In late May, Target Canada launched a 30-day assessment of its operations after naming a new top executive team headed by Mark Schindele, a veteran of the company. At the same time, it started to look for a new CEO to replace Gregg Steinhafel, who left.
Target’s Mr. Butcher said in an interview last month that many of its Canadian apparel prices already were on a par with those in the U.S. But he acknowledged the retailer has to improve its “price perception” here, adding it is slowly moving more of its pricing to U.S. levels.
Retail specialist Gary Brodkin of Brodkin Consulting Group in Montreal said he considers Target’s supplier fund a “cash grab.” He didn’t think the initiative was enough to solve Target’s problems, including failing to stock appropriate products for a local customer. “It’s just a way to increase their bottom line at the expense of their suppliers.”
Still, Target finds itself in a difficult situation, Mr. Gooch said. “The retail battle ground is especially competitive in Canada,” he said. “We’ve got an industry that is under fire, highly competitive and focused on price.”

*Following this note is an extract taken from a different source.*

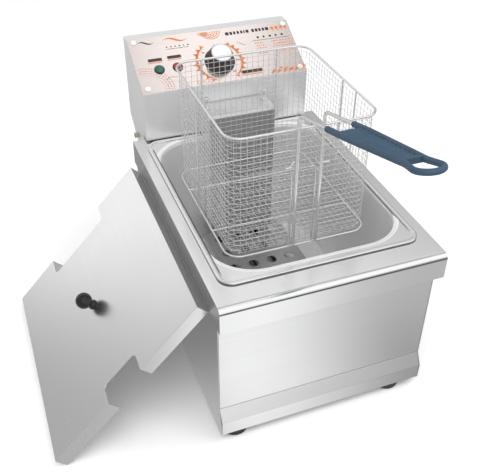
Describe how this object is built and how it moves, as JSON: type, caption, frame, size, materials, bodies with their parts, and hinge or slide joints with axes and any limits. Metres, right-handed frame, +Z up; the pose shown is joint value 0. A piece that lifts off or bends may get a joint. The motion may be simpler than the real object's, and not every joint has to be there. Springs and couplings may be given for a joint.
{
  "type": "deep fryer",
  "caption": "Countertop deep fryer with drawn steel tank, tilting control head with heating elements, wire basket and leaning flanged lid.",
  "frame": {"origin": "centre of the bounding box in plan, on the table surface under the feet", "axes": "+Z up, the front faces -Y, +X to the right seen from the front"},
  "size_m": [0.4736, 0.6056, 0.4397],
  "materials": {
    "steel_bright": "bright satin stainless sheet",
    "steel_satin": "satin stainless sheet",
    "zinc": "zinc plated",
    "rubber_black": "matt",
    "brass": "knurled",
    "printed_plate": "printed, satin",
    "white_plastic": "gloss",
    "black_plastic": "gloss",
    "green_lens": "clear, gloss",
    "red_lens": "clear, gloss",
    "dark_metal": "plain",
    "ceramic_like": "glazed",
    "element_steel": "heat tinted",
    "copper": "copper",
    "knob_face": "spun",
    "wire_chrome": "polished wire",
    "wire_mesh": "woven wire",
    "blue_plastic": "moulded, satin",
    "black_gloss": "gloss"
  },
  "bodies": {
    "base": {"worktop": "steel_bright", "tank": "steel_bright", "body_wrap": "steel_satin", "front_panel": "steel_bright", "front_plinth": "steel_bright", "base_plate": "steel_satin", "feet": "rubber_black", "foot_screws": "zinc", "hinge_brackets": "steel_satin", "bracket_screws": "zinc", "pivot_screws": "brass"},
    "head": {"head_shell": "steel_satin", "head_back_cover": "steel_satin", "head_seal": "rubber_black", "control_plate": "printed_plate", "panel_screws": "white_plastic", "lamp_bezels": "black_plastic", "lamp_green": "green_lens", "lamp_red": "red_lens", "thermostat": "dark_metal", "terminal_block": "ceramic_like", "cable_gland": "black_plastic", "tower": "steel_bright", "hang_posts": "steel_bright", "heating_element": "element_steel", "guard_plate": "steel_bright", "sensor_bulb": "copper"},
    "knob": {"knob": "black_plastic", "knob_cap": "knob_face"},
    "basket": {"basket_rim": "wire_chrome", "basket_base_frame": "wire_chrome", "basket_ribs": "wire_chrome", "basket_mesh": "wire_mesh", "handle_wire": "wire_chrome", "handle_clips": "wire_chrome", "grip": "blue_plastic"},
    "lid": {"lid_panel": "steel_bright", "lid_knob": "black_gloss", "lid_knob_screw": "zinc"}
  },
  "joints": [
    {"name": "head_tilt", "type": "hinge", "parent": "base", "child": "head", "pos_m": [0.09685, 0.2403, 0.209], "axis": [-1, 0, 0], "range_deg": [0, 80]},
    {"name": "knob_turn", "type": "hinge", "parent": "head", "child": "knob", "pos_m": [0.09585, 0.22136, 0.31394], "axis": [0, 0.4848, -0.8746], "range_deg": [0, 285]},
    {"name": "basket_lift", "type": "slide", "parent": "head", "child": "basket", "axis": [0, 0, 1], "range_m": [-0.119, 0.15]},
    {"name": "lid_lift", "type": "slide", "parent": "base", "child": "lid", "axis": [0, 0, 1], "range_m": [0, 0.36]}
  ]
}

In its letter to suppliers, Target said it is focused on strengthening its operations to achieve “mutually beneficial results.” It is concentrating on drawing more shoppers to its stores; getting them to spend more; and improving the customer “experience,” the letter said. “…We realize that you have numerous opportunities to invest with other business partners, and we greatly appreciate your partnership in driving our business together. We strongly believe that our upside is tremendous, and that these funds will help us realize our mutual potential faster.”
Target’s rivals have rushed to shore up their operations. Sobeys has pledged its Safeway takeover will result in $200 million of annual cost cuts within three years, while Loblaw Cos. Ltd., the country’s largest grocer, has vowed to slash $300 million of expenses in three years as a result of its recent $12.4-billion acquisition of Shoppers Drug Mart Corp.